2.if there is how do we acheive it?
3. I go through this phase every spring(I am noticing a pattern over the past few years)...so I wonder ids it because spring is the time of new beginnings and we are tired of the same old shit and want a new beginning?
4. If it is the desire for a new beginning then can we acheive that within the marriage/relationship that we are in or is it in our best interest to leave and start over again without these people that we have become so intimately involved with?

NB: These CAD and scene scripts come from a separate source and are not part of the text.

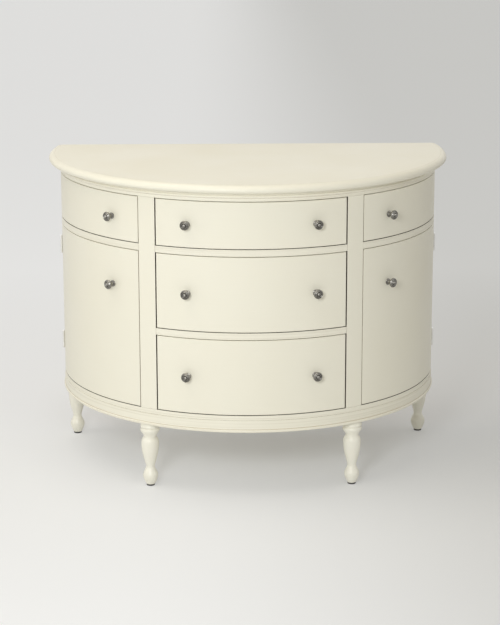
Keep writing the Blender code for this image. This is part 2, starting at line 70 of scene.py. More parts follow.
SIDES = ((-1, "left"), (1, "right"))
MIDDLE_DRAWERS = ("lower_drawer", "middle_drawer", "upper_drawer")
GRAINS = ("across", "deep", "upright")
QUARTER_TURN = math.pi / 2
ORIGIN = (0.0, 0.0, 0.0)
CENTRE = (0.0, CENTRE_Y, 0.0)
RIGHT = (1.0, 0.0, 0.0)
BACK = (0.0, 1.0, 0.0)
UP = (0.0, 0.0, 1.0)

# Small limits of the modelling itself
MERGE = 0.00001
FLAT_LIMIT = math.radians(0.5)
CORNER_LIMIT = math.radians(40)
SMOOTH_LIMIT = math.radians(35)
OVERRUN = math.radians(1)
NARROW = 0.003
CREASE_FULL = math.radians(30)
LEVEL_LIMIT = 0.85
# Marks of the faces that take the painted shade in the gaps
UPRIGHT_CHEEK = 1.0
LEVEL_CHEEK = 0.5
CHEEK_STEP = 0.1
CHEEK_TURN = 0.7

# Straight steps in the roundings and the curves
EDGE_STEPS = 3
NOSE_STEPS = 12
BEAD_STEPS = 10
LEG_CURVE_STEPS = 4
KNOB_CURVE_STEPS = 3
BRAD_STEPS = 12
SCREW_STEPS = 20
FLOOR_CELLS = 8

# A hinge's knuckles, where its tongues end as a share of their radius, and its screws' levels
KNUCKLES = 3
TONGUE_SHARE = 0.6
SCREW_SHARES = (0.14, 0.50, 0.86)

# Where a dome bends over, as shares of its radius and of its rise
PIN_DOME_SHARES = (0.8, 0.7)
SCREW_DOME_SHARES = (0.75, 0.8)
BRAD_DOME_SHARES = (0.7, 0.8)

# Profile of a leg, from the floor up, as shares of its height and of the collar's radius
LEG_SHARES = (
    (0.000, 0.44), (0.045, 0.60), (0.095, 0.725), (0.135, 0.765), (0.170, 0.740),
    (0.220, 0.600), (0.250, 0.495), (0.278, 0.455), (0.310, 0.480), (0.375, 0.600),
    (0.470, 0.765), (0.570, 0.865), (0.655, 0.905), (0.705, 0.870), (0.737, 0.780),
    (0.763, 0.665), (0.788, 0.685), (0.820, 0.810), (0.852, 0.945), (0.875, 1.000),
    (0.897, 0.960), (0.910, 0.905), (0.935, 0.985), (0.960, 0.940), (1.000, 0.930),
)

# Profile of a knob, from its foot out, as shares of its length and of the head's radius
KNOB_SHARES = (
    (0.000, 0.640), (0.035, 0.680), (0.080, 0.670), (0.105, 0.590), (0.130, 0.470),
    (0.180, 0.385), (0.270, 0.350), (0.360, 0.360), (0.430, 0.420), (0.480, 0.560),
    (0.540, 0.780), (0.600, 0.930), (0.660, 0.990), (0.710, 1.000), (0.770, 0.965),
    (0.820, 0.880), (0.845, 0.810), (0.820, 0.740), (0.840, 0.680), (0.880, 0.610),
    (0.890, 0.540), (0.860, 0.470), (0.855, 0.420), (0.900, 0.380), (0.950, 0.320),
    (0.985, 0.200), (0.998, 0.090), (1.000, 0.000),
)

# Detail and roughness of the kinds of noise
SMOOTH = (2.0, 0.50)
CLOUDED = (3.0, 0.55)
SPECKLED = (3.0, 0.60)
BROKEN = (4.0, 0.60)
FIBROUS = (5.0, 0.62)

# Paint: its brush lines to the metre, their strength, the hollow that is full of glaze and painted
# shade, and the most and the least of that darkening
BRUSHED = ((7.0, 420.0, 1.0), 0.20, -0.45, 0.75, 0.35)
LINED = ((1.6, 230.0, 1.0), 0.22, -0.30, 1.0, 0.65)

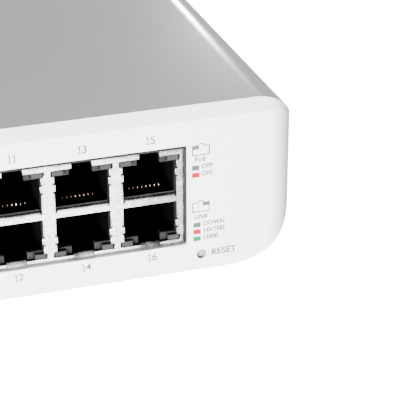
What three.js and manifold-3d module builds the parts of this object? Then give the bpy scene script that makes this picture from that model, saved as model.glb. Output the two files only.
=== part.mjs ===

I'm just playing a little devils advocate here and hoping that before I or anyone else gives up completely that we take the time...as septembers child did....to examine and evaluate thouroughly what we are seeing and experiencing.
God bless and hugs to everyone...

Lisa Dawn

Cruella's picture

Good advice Lisa and what you say is very true. Sometimes the feelings to start all over again and run away from all the BS is over whelming. I never thought for one moment life would be like this. I am fortunate in the fact that my Skids although mischeivious do love me. I know my husband loves me. I couldn't find a better person however OMG all the responsibilities are overwhelming. Too much for one person and I got married to enhance my life not make it worse. I am sure others feel the same. I am thinking maybe if we all moved to my hometown and buy a house there at least I am in my own territory where Invaders won't just drop by and His ex has no one she knows that can terrorize us with her BS. I will be close to my Grand Daughters which would make things better on me.

Septembers_Child stay strong girl. I am thinking about you!!

marym1965x's picture

This is the first time I have been to this site and out of desperation typed in sick and tired.... in a google search and it took me to your message. As I read thru it I actually had to stop to think if I remembered writing it...as it is a mirror image of my situation! Uncanny! Must be a lot of those blood sucking life sucking vampires out there. My husband, Dracula, can not possibly give a shit about me or his 2 daughters that he lets get away with it all...he actually has the nerve to talk to other parents using MY LECTURES and VIEWS on parenting that he wont practice himself and passes them off to others as his own to make HIMSELF look good...oh did I mention that this is quite NARCISSISTIC?